Any ideas as to where to look for those tools?
A very rich vein to look into.
I see it in my professional life, where board-of-director-type oversight has shifted over the past 30 years. Boards are much more diverse in make-up and somewhat more democratic in process, but in one critical way much worse: accountability to a narrow person, family, donor, view etc., has been watered down and a shift towards a legal/lawyerly view of “good governance”, rather than an outcomes based one is now the norm.
Process-driven governance, as opposed to outcome driven, leads to a conformity of views and a focus on what everyone else is doing, not what should be done. Two concrete outcomes of this:
1) College endowments were generally far more exposed to economic risk than would have been prudent. Given the vast range of college and university funding sources and endowment size, there was/is a notable conformity in asset allocation among colleges, regardless of endowment size.

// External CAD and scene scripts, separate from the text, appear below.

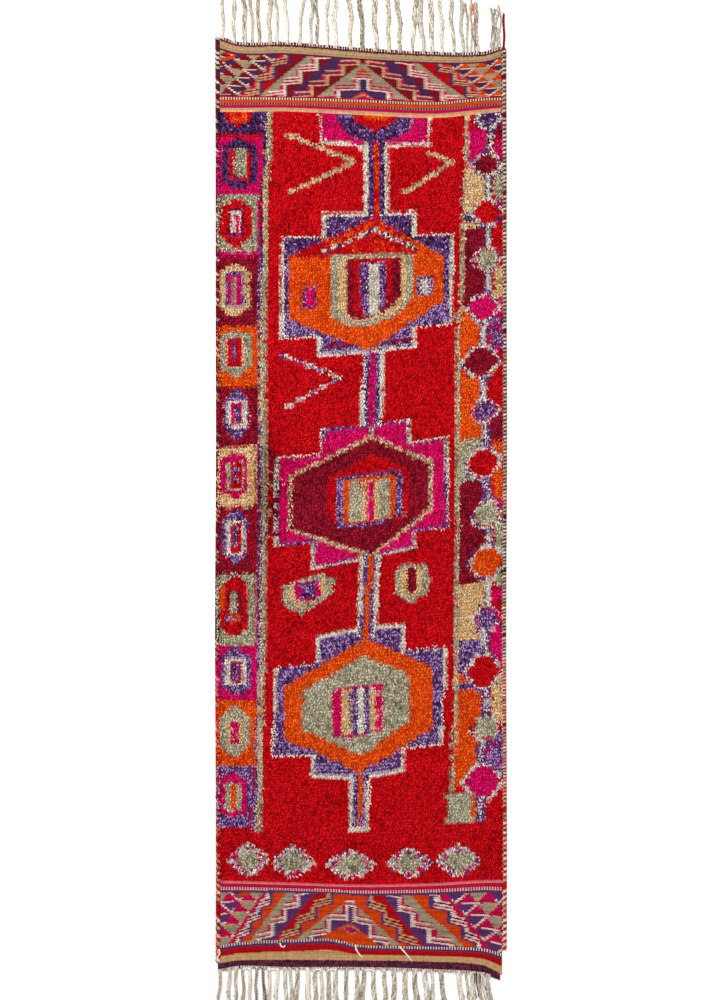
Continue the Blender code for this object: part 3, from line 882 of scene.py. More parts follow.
# Twined aubergine wool, dark, and painted nearly black in its hollows and undersides as painted shade.
twined_wool = wool_material("twined_aubergine_wool", (AUBERGINE_HEX, "1A0810", "6E2E40"), 1.2, 0.4)
# Undyed warp: greyish ivory, plied, soft and a little dirty.
WARP_HEX = ("9C9282", "524838", "CCC4B8")
warp_wool = wool_material("undyed_warp_wool", WARP_HEX, 1.0, 0.35, mottle=(4.5, 1.3))


# Mesh helpers.


def mesh_object(name, points, faces, material, smooth=True):
    """points in millimetres, faces a list of arrays with the same number of corners each."""
    mesh = bpy.data.meshes.new(name)
    sizes = np.concatenate([np.full(len(part), part.shape[1]) for part in faces])
    loops = np.concatenate([part.ravel() for part in faces])
    starts = np.concatenate(([0], np.cumsum(sizes)[:-1]))
    mesh.vertices.add(len(points))
    mesh.vertices.foreach_set("co", (np.asarray(points) * MM).ravel())
    mesh.loops.add(len(loops))
    mesh.loops.foreach_set("vertex_index", loops.astype(np.int32))
    mesh.polygons.add(len(sizes))
    mesh.polygons.foreach_set("loop_start", starts.astype(np.int32))
    mesh.polygons.foreach_set("loop_total", sizes.astype(np.int32))
    mesh.polygons.foreach_set("use_smooth", np.full(len(sizes), smooth))
    mesh.update(calc_edges=True)
    mesh.validate()
    mesh.materials.append(material)
    obj = bpy.data.objects.new(name, mesh)
    bpy.context.scene.collection.objects.link(obj)
    return obj


def set_point_value(obj, name, values):
    layer = obj.data.attributes.new(name, "FLOAT", "POINT")
    layer.data.foreach_set("value", np.asarray(values, np.float32).ravel())


def set_corner_color(obj, name, face_colors):
    """One colour to each face, kept on its corners so that neighbours don't run together."""
    mesh = obj.data
    sizes = np.empty(len(mesh.polygons), np.int32)
    mesh.polygons.foreach_get("loop_total", sizes)
    layer = mesh.color_attributes.new(name, "FLOAT_COLOR", "CORNER")
    layer.data.foreach_set("color", np.repeat(face_colors, sizes, axis=0).astype(np.float32).ravel())


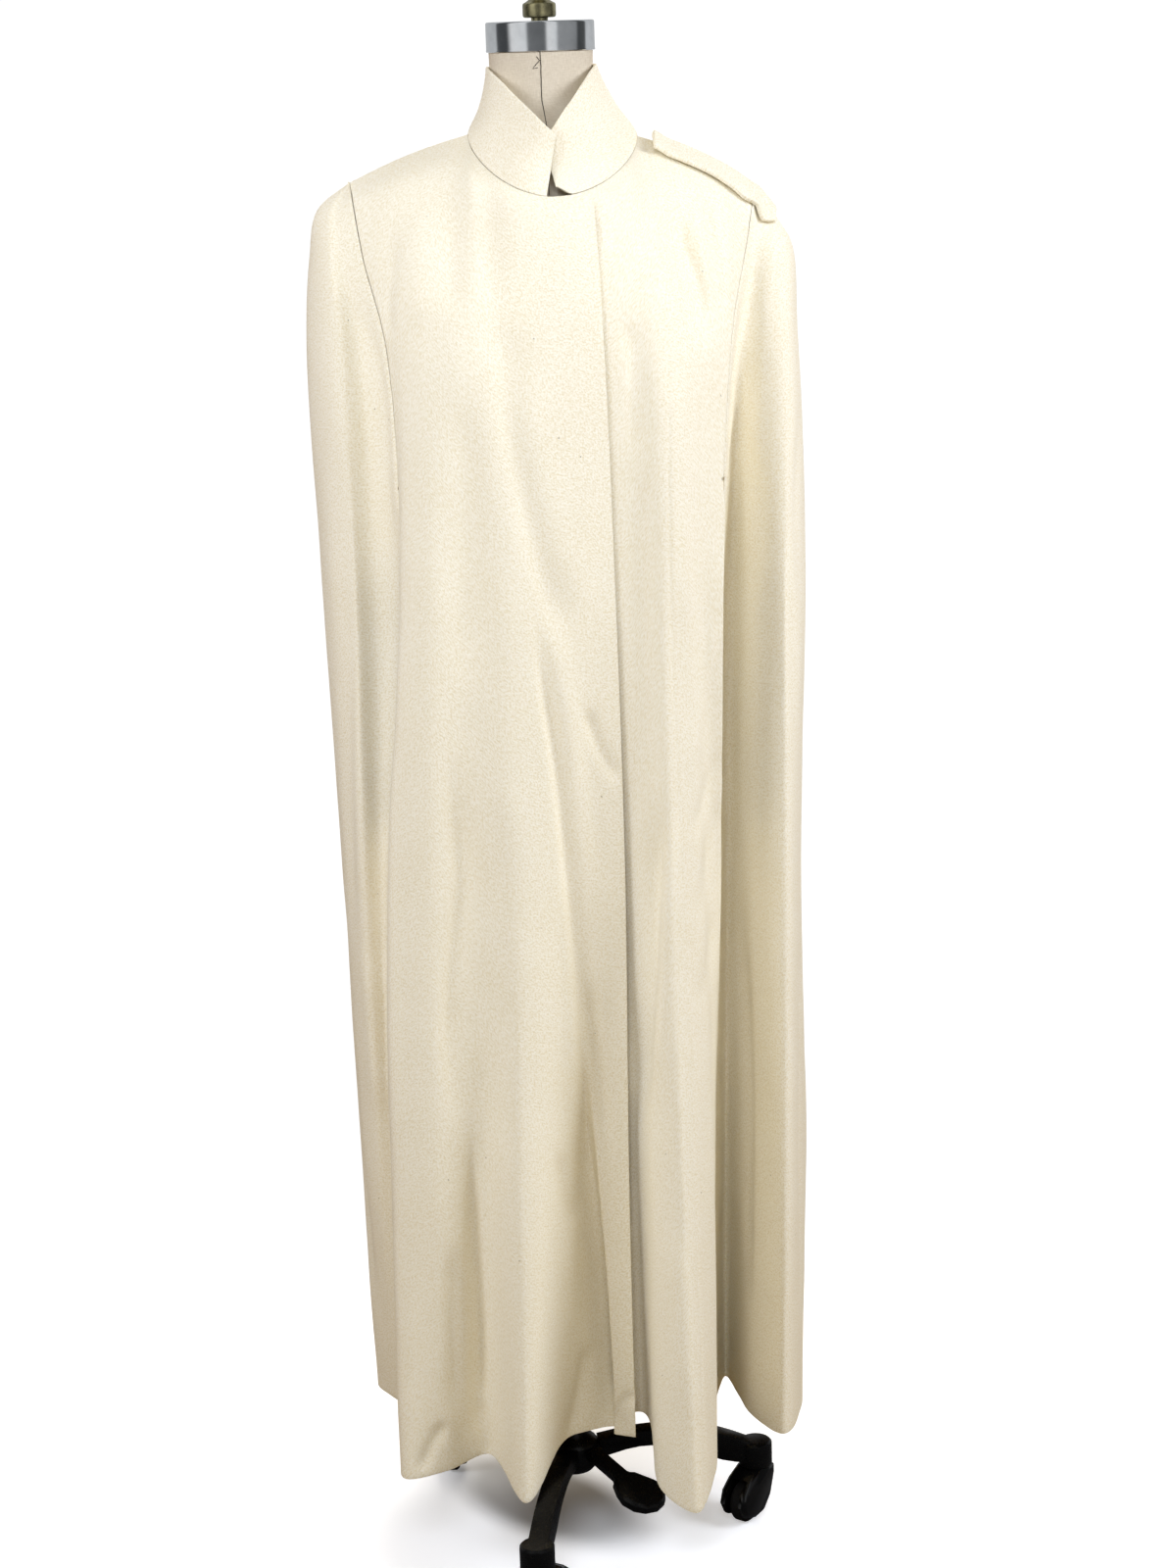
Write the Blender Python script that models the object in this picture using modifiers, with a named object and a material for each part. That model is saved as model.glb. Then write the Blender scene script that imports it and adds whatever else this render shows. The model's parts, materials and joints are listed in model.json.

2) Executive compensation – This hits the for-profit and not-for-profit equally. Why are college presidents pulling down million dollar compensation packages now? Why are corporate executives pulling down tens of millions now? If the board has to go through a process, benchmarking, documenting, etc., there is a built in pressure to match what everyone else is doing – it feels “safer” for the board, much less risk of liability. This is especially true where board isn’t really spending their own money.
I’ve worked with a lot of of smaller and newer organizations, and I keep coming back to the idea that most of them are working exactly as the people most in charge want them to be working. That may or may not be congruent with the organization’s stated aims.
There’s a related passage in Joel Garreau’s Edge City about the relocation of corporate headquarters: If a company was considering several sites in a given metro area, the one with the shortest commute to the CEO’s (or in a pinch, top executives’) home was invariably the site selected.